GIVEN PROBLEM: Repeat the line that contains "for place_name, place", the line that contains "cad_parts[node].hide_render = cad_parts[node].hide_viewport", and all lines between them, exactly and with no other lines.
---
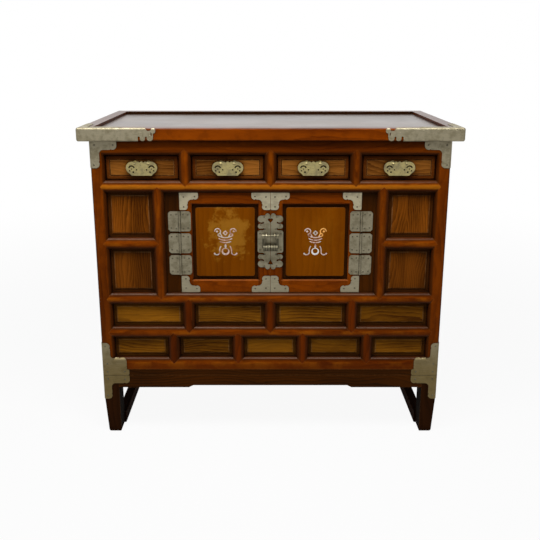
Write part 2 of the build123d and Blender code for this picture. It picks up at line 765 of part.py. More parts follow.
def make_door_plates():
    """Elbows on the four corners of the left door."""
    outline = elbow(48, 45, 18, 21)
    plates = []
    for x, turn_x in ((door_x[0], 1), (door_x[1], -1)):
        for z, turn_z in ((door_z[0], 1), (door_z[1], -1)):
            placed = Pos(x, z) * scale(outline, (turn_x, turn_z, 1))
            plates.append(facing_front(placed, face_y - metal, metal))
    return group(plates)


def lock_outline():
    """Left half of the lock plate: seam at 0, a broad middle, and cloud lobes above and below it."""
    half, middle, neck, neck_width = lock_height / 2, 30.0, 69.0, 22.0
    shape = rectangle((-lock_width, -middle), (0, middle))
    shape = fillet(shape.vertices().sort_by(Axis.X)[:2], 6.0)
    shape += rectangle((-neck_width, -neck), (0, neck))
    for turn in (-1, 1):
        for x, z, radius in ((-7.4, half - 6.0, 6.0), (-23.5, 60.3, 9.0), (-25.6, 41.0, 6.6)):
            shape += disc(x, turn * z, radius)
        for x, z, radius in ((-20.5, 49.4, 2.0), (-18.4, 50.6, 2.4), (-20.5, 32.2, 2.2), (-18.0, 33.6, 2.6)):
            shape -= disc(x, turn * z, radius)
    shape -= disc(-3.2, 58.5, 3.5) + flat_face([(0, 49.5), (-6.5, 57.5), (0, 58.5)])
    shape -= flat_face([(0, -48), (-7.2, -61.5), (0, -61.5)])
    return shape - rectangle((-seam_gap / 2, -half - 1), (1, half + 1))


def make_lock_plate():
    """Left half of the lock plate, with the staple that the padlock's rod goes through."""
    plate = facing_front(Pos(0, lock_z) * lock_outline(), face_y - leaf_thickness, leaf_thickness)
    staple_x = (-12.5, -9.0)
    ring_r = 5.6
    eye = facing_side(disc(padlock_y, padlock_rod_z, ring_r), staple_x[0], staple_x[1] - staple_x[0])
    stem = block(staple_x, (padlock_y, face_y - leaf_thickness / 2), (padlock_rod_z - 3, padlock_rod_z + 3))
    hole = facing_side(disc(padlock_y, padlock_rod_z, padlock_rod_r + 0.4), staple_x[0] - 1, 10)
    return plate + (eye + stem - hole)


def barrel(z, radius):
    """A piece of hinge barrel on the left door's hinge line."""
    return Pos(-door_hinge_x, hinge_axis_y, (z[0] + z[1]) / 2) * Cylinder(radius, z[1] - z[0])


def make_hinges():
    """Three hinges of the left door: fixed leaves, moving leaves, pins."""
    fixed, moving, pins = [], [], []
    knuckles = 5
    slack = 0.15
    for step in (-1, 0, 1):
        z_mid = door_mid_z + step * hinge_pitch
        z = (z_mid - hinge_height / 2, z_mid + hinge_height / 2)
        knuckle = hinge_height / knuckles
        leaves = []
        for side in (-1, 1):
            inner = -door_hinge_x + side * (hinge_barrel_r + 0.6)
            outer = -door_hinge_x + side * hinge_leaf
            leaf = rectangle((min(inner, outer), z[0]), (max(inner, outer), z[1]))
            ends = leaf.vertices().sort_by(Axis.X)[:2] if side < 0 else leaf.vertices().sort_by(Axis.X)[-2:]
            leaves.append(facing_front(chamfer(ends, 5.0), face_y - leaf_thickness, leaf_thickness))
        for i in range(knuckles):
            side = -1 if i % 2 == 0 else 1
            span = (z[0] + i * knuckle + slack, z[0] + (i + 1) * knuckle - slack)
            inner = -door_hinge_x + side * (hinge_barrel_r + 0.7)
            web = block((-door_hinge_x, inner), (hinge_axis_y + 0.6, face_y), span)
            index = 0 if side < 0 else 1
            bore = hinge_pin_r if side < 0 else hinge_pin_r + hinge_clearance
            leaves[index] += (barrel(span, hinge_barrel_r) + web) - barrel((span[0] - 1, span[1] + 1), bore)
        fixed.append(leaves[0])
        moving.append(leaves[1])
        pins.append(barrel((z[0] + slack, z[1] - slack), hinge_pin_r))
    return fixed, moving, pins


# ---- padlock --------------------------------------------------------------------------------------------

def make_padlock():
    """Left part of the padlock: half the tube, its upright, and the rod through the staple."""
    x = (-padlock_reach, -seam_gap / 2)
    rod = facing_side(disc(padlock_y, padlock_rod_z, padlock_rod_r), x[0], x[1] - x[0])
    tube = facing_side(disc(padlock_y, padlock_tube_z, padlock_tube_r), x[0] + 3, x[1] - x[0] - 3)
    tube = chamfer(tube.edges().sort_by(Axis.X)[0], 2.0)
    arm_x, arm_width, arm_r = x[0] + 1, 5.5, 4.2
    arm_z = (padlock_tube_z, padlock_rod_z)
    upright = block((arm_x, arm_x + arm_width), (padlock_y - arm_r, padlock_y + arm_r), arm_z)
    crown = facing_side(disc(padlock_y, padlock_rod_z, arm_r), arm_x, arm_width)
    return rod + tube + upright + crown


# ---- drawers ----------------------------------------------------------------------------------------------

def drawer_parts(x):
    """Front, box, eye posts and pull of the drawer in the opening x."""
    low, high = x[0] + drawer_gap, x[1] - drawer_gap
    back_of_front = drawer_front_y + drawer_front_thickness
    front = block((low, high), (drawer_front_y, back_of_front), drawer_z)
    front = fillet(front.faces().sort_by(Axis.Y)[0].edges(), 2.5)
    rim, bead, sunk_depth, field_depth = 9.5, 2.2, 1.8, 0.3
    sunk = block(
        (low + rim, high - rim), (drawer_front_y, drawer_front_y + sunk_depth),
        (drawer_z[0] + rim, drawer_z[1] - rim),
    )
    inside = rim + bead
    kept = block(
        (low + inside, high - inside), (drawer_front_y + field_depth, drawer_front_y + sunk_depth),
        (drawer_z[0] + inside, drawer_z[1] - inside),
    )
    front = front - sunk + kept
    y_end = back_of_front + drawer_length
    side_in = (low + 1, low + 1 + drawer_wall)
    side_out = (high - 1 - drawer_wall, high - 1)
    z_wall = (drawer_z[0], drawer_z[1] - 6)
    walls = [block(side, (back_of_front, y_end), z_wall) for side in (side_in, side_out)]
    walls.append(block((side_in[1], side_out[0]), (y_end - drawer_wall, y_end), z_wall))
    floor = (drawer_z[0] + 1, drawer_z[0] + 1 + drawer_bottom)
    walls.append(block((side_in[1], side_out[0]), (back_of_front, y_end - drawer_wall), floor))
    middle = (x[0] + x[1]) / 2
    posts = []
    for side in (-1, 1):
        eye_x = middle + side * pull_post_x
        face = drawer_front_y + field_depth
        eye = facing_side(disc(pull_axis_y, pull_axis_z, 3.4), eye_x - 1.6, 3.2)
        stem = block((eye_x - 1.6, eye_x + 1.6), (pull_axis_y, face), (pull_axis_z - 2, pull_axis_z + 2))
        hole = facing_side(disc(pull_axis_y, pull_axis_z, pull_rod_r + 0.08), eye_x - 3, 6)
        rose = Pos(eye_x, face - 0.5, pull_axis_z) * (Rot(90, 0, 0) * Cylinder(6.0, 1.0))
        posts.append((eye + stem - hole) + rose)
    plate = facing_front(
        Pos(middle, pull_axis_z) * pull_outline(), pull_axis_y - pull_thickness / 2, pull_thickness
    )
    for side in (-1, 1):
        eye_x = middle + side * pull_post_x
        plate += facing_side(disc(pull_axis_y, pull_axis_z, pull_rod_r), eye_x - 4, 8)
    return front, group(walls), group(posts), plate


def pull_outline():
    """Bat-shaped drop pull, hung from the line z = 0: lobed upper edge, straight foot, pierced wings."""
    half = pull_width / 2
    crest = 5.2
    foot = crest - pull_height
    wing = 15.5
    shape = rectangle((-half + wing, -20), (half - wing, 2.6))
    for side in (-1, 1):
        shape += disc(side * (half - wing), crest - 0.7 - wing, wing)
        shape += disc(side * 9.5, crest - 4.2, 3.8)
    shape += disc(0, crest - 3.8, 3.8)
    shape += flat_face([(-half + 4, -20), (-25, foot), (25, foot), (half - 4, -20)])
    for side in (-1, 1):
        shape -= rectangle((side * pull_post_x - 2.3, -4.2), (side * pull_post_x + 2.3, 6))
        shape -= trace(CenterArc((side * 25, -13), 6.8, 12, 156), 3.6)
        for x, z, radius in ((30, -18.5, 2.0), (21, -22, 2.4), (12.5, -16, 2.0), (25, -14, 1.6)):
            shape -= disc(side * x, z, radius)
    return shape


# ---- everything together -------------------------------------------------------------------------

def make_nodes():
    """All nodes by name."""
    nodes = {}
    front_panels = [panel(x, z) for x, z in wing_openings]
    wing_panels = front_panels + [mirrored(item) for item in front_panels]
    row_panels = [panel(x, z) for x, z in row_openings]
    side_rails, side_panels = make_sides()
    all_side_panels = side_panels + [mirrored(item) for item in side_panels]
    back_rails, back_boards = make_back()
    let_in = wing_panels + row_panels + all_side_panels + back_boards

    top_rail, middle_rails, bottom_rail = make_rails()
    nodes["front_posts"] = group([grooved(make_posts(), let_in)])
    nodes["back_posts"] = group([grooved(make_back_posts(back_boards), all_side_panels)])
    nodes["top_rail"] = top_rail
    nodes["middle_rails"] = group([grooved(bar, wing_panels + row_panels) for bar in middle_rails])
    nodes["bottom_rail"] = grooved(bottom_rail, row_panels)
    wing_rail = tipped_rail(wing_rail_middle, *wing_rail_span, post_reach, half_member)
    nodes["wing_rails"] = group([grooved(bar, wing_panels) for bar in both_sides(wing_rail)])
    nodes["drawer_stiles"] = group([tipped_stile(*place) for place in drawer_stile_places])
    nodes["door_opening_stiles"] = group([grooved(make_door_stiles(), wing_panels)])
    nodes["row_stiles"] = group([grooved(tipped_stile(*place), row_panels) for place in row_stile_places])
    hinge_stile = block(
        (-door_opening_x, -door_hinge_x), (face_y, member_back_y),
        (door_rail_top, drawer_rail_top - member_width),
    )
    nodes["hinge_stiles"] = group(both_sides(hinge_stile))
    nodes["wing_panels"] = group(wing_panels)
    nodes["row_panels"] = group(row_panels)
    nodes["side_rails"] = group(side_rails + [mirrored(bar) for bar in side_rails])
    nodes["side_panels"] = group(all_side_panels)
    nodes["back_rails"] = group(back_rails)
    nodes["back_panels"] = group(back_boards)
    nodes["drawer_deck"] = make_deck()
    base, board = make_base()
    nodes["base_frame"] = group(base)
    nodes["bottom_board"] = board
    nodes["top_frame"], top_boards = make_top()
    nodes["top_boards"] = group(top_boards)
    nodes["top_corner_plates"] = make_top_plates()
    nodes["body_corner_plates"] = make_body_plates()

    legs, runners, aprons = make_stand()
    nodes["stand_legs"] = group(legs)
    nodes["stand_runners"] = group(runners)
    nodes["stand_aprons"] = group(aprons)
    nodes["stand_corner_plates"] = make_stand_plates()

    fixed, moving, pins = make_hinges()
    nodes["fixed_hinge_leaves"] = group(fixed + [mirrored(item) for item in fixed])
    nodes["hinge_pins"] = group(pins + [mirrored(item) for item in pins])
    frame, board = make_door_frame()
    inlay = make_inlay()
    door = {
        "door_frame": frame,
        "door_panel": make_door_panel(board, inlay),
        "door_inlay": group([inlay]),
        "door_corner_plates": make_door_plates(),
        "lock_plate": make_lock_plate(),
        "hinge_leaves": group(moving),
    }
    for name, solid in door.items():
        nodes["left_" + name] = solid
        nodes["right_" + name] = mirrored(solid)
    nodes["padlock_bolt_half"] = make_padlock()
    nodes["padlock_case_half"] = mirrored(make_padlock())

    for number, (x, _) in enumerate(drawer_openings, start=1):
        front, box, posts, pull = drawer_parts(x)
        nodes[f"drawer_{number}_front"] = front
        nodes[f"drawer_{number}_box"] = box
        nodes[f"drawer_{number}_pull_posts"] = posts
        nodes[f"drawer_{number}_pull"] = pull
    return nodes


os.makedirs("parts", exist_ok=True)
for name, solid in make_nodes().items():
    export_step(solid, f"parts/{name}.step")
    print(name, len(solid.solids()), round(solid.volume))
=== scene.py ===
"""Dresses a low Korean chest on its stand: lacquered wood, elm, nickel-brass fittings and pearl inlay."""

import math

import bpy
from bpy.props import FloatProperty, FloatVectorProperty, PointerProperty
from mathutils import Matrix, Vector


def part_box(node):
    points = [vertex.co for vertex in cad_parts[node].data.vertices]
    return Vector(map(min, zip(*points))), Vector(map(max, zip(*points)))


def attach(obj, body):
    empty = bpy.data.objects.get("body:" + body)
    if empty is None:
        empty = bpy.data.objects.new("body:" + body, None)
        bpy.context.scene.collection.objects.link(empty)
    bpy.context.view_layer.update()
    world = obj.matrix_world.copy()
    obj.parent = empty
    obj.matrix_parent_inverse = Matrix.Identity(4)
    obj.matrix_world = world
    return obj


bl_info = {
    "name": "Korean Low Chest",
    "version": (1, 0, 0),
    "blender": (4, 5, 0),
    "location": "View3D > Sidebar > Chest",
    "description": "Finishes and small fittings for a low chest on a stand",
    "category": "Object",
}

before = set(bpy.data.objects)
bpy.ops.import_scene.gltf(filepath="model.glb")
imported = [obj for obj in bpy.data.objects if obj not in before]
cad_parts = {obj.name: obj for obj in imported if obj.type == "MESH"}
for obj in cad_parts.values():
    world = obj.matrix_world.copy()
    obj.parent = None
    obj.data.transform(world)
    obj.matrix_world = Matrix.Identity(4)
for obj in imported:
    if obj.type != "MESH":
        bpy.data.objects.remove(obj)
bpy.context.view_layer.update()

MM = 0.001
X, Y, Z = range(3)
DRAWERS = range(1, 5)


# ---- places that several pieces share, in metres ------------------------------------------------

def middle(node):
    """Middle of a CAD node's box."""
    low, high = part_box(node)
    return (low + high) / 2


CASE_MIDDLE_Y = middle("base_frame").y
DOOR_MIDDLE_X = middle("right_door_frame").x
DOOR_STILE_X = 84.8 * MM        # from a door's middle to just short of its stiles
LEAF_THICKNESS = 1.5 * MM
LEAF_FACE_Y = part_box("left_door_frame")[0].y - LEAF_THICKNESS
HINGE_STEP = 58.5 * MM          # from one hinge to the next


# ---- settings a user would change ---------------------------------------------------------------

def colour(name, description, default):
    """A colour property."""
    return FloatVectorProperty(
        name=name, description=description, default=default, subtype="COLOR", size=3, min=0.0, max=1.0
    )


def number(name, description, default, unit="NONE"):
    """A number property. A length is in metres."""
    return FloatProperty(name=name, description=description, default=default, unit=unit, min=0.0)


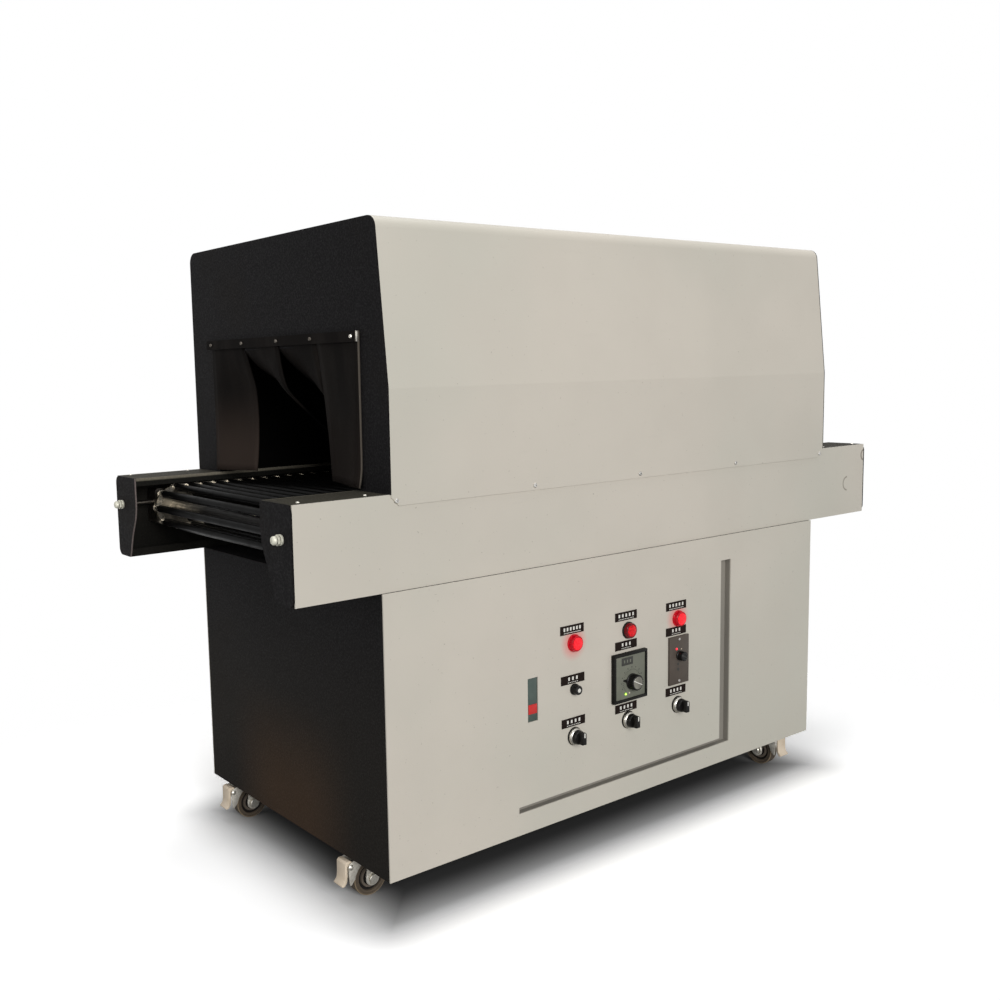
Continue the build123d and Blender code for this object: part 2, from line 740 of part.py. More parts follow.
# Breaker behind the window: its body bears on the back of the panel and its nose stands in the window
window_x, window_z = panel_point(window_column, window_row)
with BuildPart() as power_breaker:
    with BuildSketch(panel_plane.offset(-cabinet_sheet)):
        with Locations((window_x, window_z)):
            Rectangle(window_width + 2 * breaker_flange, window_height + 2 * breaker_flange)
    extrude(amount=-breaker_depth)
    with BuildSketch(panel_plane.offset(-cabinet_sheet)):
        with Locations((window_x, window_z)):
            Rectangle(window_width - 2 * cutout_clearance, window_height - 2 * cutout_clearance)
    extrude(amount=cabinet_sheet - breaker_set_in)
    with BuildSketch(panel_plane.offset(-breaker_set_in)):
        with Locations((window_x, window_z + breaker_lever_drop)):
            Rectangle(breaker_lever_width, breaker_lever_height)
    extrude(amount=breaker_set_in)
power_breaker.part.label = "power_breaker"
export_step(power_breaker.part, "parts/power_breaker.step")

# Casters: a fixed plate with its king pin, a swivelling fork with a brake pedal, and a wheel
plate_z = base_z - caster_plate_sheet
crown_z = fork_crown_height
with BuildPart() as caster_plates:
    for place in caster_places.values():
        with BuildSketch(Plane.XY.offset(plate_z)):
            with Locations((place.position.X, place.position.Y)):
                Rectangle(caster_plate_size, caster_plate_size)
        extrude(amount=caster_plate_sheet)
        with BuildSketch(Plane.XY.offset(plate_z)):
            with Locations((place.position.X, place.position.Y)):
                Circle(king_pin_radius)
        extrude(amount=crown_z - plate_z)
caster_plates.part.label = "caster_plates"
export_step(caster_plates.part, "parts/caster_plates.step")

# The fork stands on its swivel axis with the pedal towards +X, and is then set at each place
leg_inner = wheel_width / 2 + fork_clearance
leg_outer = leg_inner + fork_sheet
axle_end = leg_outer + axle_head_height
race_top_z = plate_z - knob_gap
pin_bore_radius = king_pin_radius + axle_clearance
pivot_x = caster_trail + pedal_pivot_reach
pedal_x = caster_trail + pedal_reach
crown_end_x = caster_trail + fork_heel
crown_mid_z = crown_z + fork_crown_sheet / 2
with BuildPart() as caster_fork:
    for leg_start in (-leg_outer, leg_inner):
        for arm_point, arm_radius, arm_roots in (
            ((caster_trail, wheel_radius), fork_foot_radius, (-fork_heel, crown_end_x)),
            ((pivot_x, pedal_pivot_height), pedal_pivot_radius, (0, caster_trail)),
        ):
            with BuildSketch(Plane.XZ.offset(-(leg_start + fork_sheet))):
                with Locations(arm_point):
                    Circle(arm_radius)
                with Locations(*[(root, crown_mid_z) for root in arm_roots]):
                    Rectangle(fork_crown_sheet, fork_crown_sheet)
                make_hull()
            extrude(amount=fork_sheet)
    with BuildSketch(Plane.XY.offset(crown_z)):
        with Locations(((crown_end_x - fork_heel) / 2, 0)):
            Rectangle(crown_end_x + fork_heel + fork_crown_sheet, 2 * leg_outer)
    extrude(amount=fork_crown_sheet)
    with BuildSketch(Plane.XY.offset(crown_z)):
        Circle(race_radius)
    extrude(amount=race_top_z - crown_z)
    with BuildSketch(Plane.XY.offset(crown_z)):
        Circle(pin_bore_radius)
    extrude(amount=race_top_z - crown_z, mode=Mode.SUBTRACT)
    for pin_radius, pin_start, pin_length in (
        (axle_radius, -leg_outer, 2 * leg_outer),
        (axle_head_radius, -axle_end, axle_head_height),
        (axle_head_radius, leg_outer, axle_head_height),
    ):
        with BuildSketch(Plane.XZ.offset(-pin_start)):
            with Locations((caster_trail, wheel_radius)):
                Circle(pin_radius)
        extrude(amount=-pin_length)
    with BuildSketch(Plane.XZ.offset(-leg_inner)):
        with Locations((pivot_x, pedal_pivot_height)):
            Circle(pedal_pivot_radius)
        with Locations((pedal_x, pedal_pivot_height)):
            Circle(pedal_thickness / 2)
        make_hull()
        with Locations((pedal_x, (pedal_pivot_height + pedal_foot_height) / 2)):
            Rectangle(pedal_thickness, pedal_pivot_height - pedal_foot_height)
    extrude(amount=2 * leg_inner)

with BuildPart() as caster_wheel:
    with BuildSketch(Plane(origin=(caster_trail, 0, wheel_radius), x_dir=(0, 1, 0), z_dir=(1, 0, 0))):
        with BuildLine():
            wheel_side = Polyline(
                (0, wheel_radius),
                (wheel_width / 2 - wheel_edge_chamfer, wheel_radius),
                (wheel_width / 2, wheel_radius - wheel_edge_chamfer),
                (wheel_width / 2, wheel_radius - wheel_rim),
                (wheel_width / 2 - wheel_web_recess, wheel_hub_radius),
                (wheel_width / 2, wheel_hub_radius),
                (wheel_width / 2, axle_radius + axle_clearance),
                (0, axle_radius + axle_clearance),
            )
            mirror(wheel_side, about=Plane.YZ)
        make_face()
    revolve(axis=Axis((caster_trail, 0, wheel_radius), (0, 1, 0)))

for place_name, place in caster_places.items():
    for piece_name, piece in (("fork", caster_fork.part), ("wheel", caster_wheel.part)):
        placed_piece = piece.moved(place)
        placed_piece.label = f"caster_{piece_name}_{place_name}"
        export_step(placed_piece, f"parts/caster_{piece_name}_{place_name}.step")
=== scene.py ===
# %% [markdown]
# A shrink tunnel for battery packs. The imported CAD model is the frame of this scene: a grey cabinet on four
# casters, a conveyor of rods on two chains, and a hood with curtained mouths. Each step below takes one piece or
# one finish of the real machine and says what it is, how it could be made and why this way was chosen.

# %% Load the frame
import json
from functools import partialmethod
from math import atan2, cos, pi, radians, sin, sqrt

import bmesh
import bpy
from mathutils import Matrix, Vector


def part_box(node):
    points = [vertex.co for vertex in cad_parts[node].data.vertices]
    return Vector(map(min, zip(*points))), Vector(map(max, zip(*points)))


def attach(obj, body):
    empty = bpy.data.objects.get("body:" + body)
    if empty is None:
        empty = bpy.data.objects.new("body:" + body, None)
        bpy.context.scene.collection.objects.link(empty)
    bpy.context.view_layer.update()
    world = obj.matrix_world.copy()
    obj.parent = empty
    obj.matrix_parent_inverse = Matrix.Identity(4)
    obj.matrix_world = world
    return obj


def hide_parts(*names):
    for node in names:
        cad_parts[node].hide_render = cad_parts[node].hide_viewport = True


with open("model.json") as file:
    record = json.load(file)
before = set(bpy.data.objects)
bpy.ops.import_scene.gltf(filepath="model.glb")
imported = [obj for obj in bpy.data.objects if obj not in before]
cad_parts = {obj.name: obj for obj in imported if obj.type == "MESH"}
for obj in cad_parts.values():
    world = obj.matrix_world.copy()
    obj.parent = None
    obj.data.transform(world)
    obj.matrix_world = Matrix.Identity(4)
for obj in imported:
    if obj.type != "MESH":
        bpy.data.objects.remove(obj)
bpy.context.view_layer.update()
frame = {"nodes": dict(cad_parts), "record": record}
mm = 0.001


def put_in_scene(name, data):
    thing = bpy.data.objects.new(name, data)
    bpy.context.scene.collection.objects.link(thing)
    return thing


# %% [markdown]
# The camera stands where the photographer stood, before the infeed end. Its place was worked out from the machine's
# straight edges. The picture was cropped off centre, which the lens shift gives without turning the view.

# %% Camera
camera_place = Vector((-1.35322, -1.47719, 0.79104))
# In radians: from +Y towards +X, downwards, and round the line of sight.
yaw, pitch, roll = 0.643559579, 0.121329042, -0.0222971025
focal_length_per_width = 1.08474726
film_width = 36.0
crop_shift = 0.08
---
THE RESULT:
for place_name, place in caster_places.items():
    for piece_name, piece in (("fork", caster_fork.part), ("wheel", caster_wheel.part)):
        placed_piece = piece.moved(place)
        placed_piece.label = f"caster_{piece_name}_{place_name}"
        export_step(placed_piece, f"parts/caster_{piece_name}_{place_name}.step")
=== scene.py ===
# %% [markdown]
# A shrink tunnel for battery packs. The imported CAD model is the frame of this scene: a grey cabinet on four
# casters, a conveyor of rods on two chains, and a hood with curtained mouths. Each step below takes one piece or
# one finish of the real machine and says what it is, how it could be made and why this way was chosen.

# %% Load the frame
import json
from functools import partialmethod
from math import atan2, cos, pi, radians, sin, sqrt

import bmesh
import bpy
from mathutils import Matrix, Vector


def part_box(node):
    points = [vertex.co for vertex in cad_parts[node].data.vertices]
    return Vector(map(min, zip(*points))), Vector(map(max, zip(*points)))


def attach(obj, body):
    empty = bpy.data.objects.get("body:" + body)
    if empty is None:
        empty = bpy.data.objects.new("body:" + body, None)
        bpy.context.scene.collection.objects.link(empty)
    bpy.context.view_layer.update()
    world = obj.matrix_world.copy()
    obj.parent = empty
    obj.matrix_parent_inverse = Matrix.Identity(4)
    obj.matrix_world = world
    return obj


def hide_parts(*names):
    for node in names:
        cad_parts[node].hide_render = cad_parts[node].hide_viewport = True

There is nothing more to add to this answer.